Stated task
Write out the whole listing again, exactly as given.

-------- Information shown

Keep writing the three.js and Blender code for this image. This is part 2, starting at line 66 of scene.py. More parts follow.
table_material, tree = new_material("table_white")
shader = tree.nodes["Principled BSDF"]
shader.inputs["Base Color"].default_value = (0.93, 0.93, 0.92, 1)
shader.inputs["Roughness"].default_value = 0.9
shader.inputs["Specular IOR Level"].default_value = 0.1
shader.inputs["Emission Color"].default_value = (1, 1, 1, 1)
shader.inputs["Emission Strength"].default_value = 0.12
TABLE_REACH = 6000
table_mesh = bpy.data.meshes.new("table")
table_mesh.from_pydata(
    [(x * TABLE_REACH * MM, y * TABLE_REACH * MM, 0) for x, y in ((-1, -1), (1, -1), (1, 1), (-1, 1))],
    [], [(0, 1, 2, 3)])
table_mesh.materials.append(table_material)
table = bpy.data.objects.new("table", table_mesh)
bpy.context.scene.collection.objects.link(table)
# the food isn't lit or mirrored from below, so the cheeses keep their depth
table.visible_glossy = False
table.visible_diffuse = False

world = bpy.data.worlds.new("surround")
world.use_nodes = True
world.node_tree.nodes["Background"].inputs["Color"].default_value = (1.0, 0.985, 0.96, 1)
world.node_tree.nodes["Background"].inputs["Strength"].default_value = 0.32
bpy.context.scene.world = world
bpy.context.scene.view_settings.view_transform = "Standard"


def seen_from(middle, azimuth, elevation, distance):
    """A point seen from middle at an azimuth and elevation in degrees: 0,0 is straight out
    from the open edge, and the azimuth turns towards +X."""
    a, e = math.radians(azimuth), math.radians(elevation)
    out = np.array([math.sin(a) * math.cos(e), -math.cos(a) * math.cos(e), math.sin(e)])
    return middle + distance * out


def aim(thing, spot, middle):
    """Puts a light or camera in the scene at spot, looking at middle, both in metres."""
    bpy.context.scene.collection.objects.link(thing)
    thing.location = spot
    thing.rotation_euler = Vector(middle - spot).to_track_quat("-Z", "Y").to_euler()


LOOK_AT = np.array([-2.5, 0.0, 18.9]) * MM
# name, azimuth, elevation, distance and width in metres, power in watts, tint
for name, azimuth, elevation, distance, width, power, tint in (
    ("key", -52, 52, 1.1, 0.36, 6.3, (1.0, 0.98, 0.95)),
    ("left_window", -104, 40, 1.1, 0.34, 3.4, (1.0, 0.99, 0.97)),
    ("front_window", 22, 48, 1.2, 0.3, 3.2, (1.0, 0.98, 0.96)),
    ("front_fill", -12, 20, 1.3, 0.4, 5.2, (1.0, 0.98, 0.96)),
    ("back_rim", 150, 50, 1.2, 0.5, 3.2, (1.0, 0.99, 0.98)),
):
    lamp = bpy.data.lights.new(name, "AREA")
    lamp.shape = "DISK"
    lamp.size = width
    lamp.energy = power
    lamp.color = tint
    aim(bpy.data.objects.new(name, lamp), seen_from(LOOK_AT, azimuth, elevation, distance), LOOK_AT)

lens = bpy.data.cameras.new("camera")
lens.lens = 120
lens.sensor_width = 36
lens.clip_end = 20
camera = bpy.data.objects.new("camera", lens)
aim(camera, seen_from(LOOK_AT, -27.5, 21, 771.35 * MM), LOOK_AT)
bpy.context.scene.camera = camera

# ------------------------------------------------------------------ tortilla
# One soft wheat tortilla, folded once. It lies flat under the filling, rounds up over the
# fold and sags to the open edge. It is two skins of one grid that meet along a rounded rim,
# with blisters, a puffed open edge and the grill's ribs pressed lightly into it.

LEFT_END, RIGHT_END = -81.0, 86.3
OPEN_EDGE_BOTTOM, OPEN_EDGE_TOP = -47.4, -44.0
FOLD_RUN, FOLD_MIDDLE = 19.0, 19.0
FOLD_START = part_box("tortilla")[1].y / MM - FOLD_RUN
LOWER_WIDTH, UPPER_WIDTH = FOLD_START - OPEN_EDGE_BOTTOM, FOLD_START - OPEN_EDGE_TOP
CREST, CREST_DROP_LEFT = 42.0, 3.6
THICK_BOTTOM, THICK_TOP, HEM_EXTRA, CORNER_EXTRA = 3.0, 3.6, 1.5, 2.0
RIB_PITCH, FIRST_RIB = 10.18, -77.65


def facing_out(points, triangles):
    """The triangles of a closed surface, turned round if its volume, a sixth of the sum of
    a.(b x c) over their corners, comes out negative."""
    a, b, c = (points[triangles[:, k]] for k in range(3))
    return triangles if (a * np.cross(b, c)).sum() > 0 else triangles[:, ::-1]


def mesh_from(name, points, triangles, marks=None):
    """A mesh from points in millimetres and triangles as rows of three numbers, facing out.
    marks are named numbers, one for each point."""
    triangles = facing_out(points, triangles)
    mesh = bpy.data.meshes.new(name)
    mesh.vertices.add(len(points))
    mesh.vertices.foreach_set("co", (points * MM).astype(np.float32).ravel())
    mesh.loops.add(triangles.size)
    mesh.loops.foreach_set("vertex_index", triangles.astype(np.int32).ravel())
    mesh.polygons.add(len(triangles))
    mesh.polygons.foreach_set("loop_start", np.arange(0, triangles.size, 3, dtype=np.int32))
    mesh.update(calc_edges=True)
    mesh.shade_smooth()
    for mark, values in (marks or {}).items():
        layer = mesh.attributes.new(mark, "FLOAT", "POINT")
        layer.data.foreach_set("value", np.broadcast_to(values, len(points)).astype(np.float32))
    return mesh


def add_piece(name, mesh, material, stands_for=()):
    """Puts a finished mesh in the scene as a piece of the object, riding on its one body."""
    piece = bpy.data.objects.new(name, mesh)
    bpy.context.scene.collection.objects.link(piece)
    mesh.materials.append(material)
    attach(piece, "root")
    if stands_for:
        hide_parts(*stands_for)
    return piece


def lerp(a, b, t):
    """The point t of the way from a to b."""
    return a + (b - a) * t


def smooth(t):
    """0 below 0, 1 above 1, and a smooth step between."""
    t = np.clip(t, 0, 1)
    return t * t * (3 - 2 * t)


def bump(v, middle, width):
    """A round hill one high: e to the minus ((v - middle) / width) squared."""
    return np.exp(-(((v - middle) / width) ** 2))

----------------

Correct answer
Keep writing the three.js and Blender code for this image. This is part 2, starting at line 66 of scene.py. More parts follow.
table_material, tree = new_material("table_white")
shader = tree.nodes["Principled BSDF"]
shader.inputs["Base Color"].default_value = (0.93, 0.93, 0.92, 1)
shader.inputs["Roughness"].default_value = 0.9
shader.inputs["Specular IOR Level"].default_value = 0.1
shader.inputs["Emission Color"].default_value = (1, 1, 1, 1)
shader.inputs["Emission Strength"].default_value = 0.12
TABLE_REACH = 6000
table_mesh = bpy.data.meshes.new("table")
table_mesh.from_pydata(
    [(x * TABLE_REACH * MM, y * TABLE_REACH * MM, 0) for x, y in ((-1, -1), (1, -1), (1, 1), (-1, 1))],
    [], [(0, 1, 2, 3)])
table_mesh.materials.append(table_material)
table = bpy.data.objects.new("table", table_mesh)
bpy.context.scene.collection.objects.link(table)
# the food isn't lit or mirrored from below, so the cheeses keep their depth
table.visible_glossy = False
table.visible_diffuse = False

world = bpy.data.worlds.new("surround")
world.use_nodes = True
world.node_tree.nodes["Background"].inputs["Color"].default_value = (1.0, 0.985, 0.96, 1)
world.node_tree.nodes["Background"].inputs["Strength"].default_value = 0.32
bpy.context.scene.world = world
bpy.context.scene.view_settings.view_transform = "Standard"


def seen_from(middle, azimuth, elevation, distance):
    """A point seen from middle at an azimuth and elevation in degrees: 0,0 is straight out
    from the open edge, and the azimuth turns towards +X."""
    a, e = math.radians(azimuth), math.radians(elevation)
    out = np.array([math.sin(a) * math.cos(e), -math.cos(a) * math.cos(e), math.sin(e)])
    return middle + distance * out


def aim(thing, spot, middle):
    """Puts a light or camera in the scene at spot, looking at middle, both in metres."""
    bpy.context.scene.collection.objects.link(thing)
    thing.location = spot
    thing.rotation_euler = Vector(middle - spot).to_track_quat("-Z", "Y").to_euler()


LOOK_AT = np.array([-2.5, 0.0, 18.9]) * MM
# name, azimuth, elevation, distance and width in metres, power in watts, tint
for name, azimuth, elevation, distance, width, power, tint in (
    ("key", -52, 52, 1.1, 0.36, 6.3, (1.0, 0.98, 0.95)),
    ("left_window", -104, 40, 1.1, 0.34, 3.4, (1.0, 0.99, 0.97)),
    ("front_window", 22, 48, 1.2, 0.3, 3.2, (1.0, 0.98, 0.96)),
    ("front_fill", -12, 20, 1.3, 0.4, 5.2, (1.0, 0.98, 0.96)),
    ("back_rim", 150, 50, 1.2, 0.5, 3.2, (1.0, 0.99, 0.98)),
):
    lamp = bpy.data.lights.new(name, "AREA")
    lamp.shape = "DISK"
    lamp.size = width
    lamp.energy = power
    lamp.color = tint
    aim(bpy.data.objects.new(name, lamp), seen_from(LOOK_AT, azimuth, elevation, distance), LOOK_AT)

lens = bpy.data.cameras.new("camera")
lens.lens = 120
lens.sensor_width = 36
lens.clip_end = 20
camera = bpy.data.objects.new("camera", lens)
aim(camera, seen_from(LOOK_AT, -27.5, 21, 771.35 * MM), LOOK_AT)
bpy.context.scene.camera = camera

# ------------------------------------------------------------------ tortilla
# One soft wheat tortilla, folded once. It lies flat under the filling, rounds up over the
# fold and sags to the open edge. It is two skins of one grid that meet along a rounded rim,
# with blisters, a puffed open edge and the grill's ribs pressed lightly into it.

LEFT_END, RIGHT_END = -81.0, 86.3
OPEN_EDGE_BOTTOM, OPEN_EDGE_TOP = -47.4, -44.0
FOLD_RUN, FOLD_MIDDLE = 19.0, 19.0
FOLD_START = part_box("tortilla")[1].y / MM - FOLD_RUN
LOWER_WIDTH, UPPER_WIDTH = FOLD_START - OPEN_EDGE_BOTTOM, FOLD_START - OPEN_EDGE_TOP
CREST, CREST_DROP_LEFT = 42.0, 3.6
THICK_BOTTOM, THICK_TOP, HEM_EXTRA, CORNER_EXTRA = 3.0, 3.6, 1.5, 2.0
RIB_PITCH, FIRST_RIB = 10.18, -77.65


def facing_out(points, triangles):
    """The triangles of a closed surface, turned round if its volume, a sixth of the sum of
    a.(b x c) over their corners, comes out negative."""
    a, b, c = (points[triangles[:, k]] for k in range(3))
    return triangles if (a * np.cross(b, c)).sum() > 0 else triangles[:, ::-1]


def mesh_from(name, points, triangles, marks=None):
    """A mesh from points in millimetres and triangles as rows of three numbers, facing out.
    marks are named numbers, one for each point."""
    triangles = facing_out(points, triangles)
    mesh = bpy.data.meshes.new(name)
    mesh.vertices.add(len(points))
    mesh.vertices.foreach_set("co", (points * MM).astype(np.float32).ravel())
    mesh.loops.add(triangles.size)
    mesh.loops.foreach_set("vertex_index", triangles.astype(np.int32).ravel())
    mesh.polygons.add(len(triangles))
    mesh.polygons.foreach_set("loop_start", np.arange(0, triangles.size, 3, dtype=np.int32))
    mesh.update(calc_edges=True)
    mesh.shade_smooth()
    for mark, values in (marks or {}).items():
        layer = mesh.attributes.new(mark, "FLOAT", "POINT")
        layer.data.foreach_set("value", np.broadcast_to(values, len(points)).astype(np.float32))
    return mesh


def add_piece(name, mesh, material, stands_for=()):
    """Puts a finished mesh in the scene as a piece of the object, riding on its one body."""
    piece = bpy.data.objects.new(name, mesh)
    bpy.context.scene.collection.objects.link(piece)
    mesh.materials.append(material)
    attach(piece, "root")
    if stands_for:
        hide_parts(*stands_for)
    return piece


def lerp(a, b, t):
    """The point t of the way from a to b."""
    return a + (b - a) * t


def smooth(t):
    """0 below 0, 1 above 1, and a smooth step between."""
    t = np.clip(t, 0, 1)
    return t * t * (3 - 2 * t)


def bump(v, middle, width):
    """A round hill one high: e to the minus ((v - middle) / width) squared."""
    return np.exp(-(((v - middle) / width) ** 2))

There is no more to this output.